— DATA ROWS —
━━━━━━━━━━━━━━━━━━━━

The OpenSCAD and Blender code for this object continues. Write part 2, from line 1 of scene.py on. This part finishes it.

━━━━━━━━━━━━━━━━━━━━

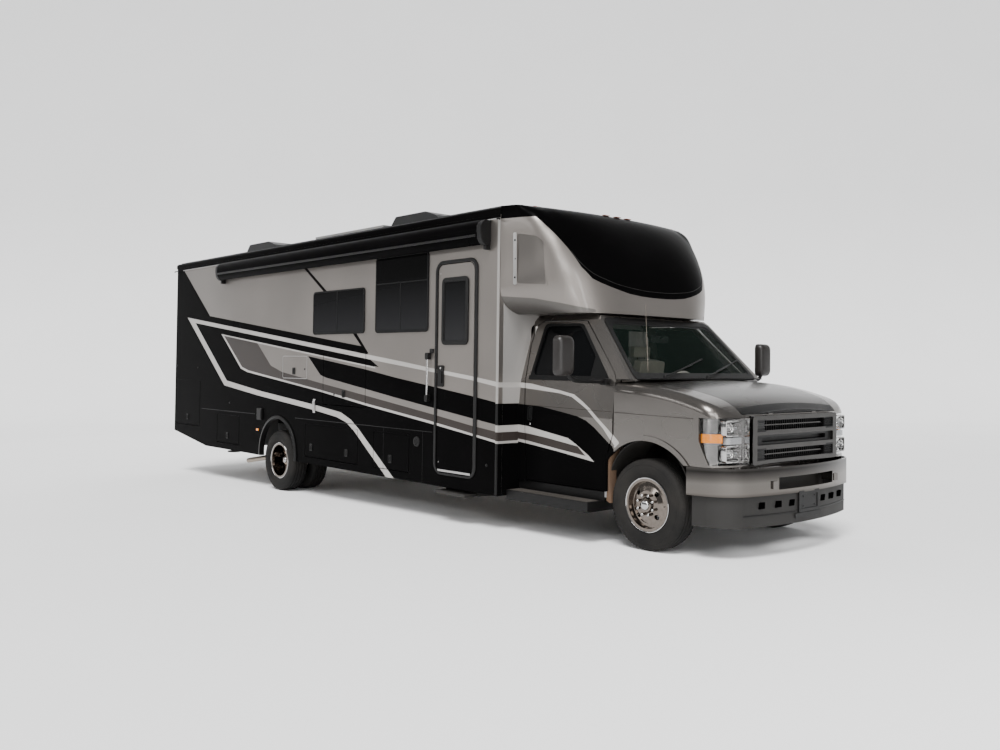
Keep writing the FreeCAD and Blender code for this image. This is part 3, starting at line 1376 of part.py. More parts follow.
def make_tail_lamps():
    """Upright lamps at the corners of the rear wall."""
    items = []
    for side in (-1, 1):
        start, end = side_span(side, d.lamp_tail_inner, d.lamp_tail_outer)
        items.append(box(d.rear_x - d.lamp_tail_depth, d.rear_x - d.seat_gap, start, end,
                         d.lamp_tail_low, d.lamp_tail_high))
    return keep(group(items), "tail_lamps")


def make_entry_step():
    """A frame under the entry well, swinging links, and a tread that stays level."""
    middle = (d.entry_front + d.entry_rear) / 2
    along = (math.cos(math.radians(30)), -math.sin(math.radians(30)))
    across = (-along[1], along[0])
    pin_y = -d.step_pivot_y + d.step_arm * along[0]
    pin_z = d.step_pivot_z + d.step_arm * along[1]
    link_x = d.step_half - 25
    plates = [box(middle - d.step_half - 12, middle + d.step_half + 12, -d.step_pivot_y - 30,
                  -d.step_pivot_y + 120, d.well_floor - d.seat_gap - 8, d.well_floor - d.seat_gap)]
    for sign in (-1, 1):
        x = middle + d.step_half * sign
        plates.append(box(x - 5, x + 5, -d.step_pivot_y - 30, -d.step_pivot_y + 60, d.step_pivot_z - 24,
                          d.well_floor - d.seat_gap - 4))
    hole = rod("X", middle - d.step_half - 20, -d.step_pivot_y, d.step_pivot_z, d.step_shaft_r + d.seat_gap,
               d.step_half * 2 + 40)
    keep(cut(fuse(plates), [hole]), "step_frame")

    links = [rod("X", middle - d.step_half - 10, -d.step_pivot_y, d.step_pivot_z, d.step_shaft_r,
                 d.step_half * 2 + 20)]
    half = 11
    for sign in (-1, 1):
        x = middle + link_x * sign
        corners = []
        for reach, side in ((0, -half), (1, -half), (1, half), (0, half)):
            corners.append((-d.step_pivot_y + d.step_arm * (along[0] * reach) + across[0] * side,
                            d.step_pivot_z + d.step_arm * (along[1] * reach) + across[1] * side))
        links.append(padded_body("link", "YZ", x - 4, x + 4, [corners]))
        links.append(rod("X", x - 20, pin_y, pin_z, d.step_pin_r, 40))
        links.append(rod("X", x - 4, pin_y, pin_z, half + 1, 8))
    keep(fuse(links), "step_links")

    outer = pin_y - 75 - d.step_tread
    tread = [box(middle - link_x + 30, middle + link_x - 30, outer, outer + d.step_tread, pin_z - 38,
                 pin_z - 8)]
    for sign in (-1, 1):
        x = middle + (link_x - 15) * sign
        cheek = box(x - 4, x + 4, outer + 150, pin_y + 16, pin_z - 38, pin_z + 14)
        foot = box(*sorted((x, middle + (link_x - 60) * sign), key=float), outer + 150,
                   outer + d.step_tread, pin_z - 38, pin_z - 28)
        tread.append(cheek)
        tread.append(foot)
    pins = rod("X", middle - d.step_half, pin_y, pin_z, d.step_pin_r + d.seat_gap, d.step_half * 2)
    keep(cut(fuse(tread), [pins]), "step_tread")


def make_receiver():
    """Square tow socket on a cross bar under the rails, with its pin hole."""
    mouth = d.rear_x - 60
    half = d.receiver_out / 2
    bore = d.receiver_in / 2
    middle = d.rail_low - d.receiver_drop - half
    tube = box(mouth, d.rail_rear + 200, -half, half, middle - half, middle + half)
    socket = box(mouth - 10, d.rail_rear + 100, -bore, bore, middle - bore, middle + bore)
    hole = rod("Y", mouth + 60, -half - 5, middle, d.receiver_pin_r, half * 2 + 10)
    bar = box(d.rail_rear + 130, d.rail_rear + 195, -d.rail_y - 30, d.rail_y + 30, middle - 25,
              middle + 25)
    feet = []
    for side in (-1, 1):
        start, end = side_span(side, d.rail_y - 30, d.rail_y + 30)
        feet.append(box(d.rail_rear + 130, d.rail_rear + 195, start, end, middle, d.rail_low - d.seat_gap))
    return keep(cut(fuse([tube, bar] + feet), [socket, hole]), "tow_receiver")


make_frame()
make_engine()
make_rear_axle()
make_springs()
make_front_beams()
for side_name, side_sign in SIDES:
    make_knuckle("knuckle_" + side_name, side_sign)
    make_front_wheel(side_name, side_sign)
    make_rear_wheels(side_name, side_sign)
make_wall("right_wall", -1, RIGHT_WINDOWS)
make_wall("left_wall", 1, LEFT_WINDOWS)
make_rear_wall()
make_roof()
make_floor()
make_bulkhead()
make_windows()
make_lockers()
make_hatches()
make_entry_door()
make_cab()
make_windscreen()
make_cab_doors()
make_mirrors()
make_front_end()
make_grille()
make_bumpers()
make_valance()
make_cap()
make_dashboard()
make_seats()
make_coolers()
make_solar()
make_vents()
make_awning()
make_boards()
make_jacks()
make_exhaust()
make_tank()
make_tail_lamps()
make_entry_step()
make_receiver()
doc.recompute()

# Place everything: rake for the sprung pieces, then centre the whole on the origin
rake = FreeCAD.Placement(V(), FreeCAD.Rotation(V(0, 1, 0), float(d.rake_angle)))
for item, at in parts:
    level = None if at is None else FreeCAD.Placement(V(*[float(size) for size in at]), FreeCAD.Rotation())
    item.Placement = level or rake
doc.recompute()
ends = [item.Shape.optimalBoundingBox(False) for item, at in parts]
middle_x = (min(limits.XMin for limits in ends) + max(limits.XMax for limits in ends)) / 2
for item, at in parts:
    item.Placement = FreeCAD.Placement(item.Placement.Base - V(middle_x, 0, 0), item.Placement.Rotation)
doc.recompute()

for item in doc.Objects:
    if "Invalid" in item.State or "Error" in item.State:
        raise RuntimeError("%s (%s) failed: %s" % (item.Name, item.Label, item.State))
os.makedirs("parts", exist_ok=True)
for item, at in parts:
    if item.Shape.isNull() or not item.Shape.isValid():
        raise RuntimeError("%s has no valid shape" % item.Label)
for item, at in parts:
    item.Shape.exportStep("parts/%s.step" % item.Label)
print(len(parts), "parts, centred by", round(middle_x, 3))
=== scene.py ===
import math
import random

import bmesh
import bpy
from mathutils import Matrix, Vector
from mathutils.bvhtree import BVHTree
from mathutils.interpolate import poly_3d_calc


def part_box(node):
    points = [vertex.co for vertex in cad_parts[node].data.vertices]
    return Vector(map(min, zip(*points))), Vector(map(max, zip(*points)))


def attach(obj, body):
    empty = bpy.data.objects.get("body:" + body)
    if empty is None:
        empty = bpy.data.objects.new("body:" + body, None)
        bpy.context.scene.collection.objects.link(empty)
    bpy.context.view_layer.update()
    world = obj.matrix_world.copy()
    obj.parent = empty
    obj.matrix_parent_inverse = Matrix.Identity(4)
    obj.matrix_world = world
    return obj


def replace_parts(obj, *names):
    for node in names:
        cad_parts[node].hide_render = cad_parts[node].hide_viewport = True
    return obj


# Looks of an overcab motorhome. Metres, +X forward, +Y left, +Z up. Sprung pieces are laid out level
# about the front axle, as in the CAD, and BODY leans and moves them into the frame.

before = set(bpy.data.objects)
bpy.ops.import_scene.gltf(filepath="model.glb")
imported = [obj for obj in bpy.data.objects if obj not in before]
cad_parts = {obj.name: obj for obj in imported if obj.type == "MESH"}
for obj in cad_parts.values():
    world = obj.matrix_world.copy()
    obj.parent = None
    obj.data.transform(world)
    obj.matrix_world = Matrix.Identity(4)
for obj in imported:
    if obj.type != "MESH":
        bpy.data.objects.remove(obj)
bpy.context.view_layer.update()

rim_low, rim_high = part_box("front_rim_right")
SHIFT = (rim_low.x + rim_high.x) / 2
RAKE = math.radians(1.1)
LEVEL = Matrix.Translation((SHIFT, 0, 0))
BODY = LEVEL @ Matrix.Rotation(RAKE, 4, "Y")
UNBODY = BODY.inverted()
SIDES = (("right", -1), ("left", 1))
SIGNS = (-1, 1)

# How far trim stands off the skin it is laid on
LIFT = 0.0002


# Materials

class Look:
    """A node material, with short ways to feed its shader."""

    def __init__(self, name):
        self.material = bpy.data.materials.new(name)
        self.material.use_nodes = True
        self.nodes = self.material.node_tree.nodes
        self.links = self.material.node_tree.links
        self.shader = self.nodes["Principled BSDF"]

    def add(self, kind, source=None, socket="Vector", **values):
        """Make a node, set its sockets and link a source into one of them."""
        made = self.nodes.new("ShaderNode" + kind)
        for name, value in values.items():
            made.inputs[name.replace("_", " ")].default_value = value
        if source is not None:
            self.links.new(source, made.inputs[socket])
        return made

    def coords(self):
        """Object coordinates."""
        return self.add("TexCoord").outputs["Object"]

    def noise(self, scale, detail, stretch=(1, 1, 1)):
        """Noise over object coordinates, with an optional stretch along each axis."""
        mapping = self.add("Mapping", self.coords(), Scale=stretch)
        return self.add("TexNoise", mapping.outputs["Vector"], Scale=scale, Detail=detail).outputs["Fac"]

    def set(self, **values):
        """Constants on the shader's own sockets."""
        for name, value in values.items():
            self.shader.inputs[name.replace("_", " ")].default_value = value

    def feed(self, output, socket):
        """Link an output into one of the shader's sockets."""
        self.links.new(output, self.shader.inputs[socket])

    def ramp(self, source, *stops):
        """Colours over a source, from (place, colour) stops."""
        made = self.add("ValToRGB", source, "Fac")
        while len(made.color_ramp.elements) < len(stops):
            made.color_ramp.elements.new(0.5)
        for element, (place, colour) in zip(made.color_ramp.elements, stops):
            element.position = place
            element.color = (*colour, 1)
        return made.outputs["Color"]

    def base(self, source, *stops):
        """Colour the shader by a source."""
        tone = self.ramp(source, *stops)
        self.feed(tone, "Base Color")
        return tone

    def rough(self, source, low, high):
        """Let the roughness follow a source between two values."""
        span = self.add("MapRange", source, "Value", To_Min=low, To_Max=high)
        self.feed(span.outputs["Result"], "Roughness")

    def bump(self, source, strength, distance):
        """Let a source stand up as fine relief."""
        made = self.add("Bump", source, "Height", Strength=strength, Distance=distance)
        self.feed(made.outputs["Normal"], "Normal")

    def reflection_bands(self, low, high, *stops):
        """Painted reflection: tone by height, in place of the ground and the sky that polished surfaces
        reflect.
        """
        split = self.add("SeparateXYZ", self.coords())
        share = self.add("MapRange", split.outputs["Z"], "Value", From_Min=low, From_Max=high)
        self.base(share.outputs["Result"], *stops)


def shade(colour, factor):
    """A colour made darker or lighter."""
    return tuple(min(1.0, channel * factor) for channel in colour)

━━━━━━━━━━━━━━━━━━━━

— WRITTEN REQUEST —
Your task is to repeat the lines from the one containing "for item in" to the one containing "zip(*points))), Vector(map(max, zip(*points)))", both lines included. Leave out every other line.

— EXERCISE RESULT —
for item in doc.Objects:
    if "Invalid" in item.State or "Error" in item.State:
        raise RuntimeError("%s (%s) failed: %s" % (item.Name, item.Label, item.State))
os.makedirs("parts", exist_ok=True)
for item, at in parts:
    if item.Shape.isNull() or not item.Shape.isValid():
        raise RuntimeError("%s has no valid shape" % item.Label)
for item, at in parts:
    item.Shape.exportStep("parts/%s.step" % item.Label)
print(len(parts), "parts, centred by", round(middle_x, 3))
=== scene.py ===
import math
import random

import bmesh
import bpy
from mathutils import Matrix, Vector
from mathutils.bvhtree import BVHTree
from mathutils.interpolate import poly_3d_calc


def part_box(node):
    points = [vertex.co for vertex in cad_parts[node].data.vertices]
    return Vector(map(min, zip(*points))), Vector(map(max, zip(*points)))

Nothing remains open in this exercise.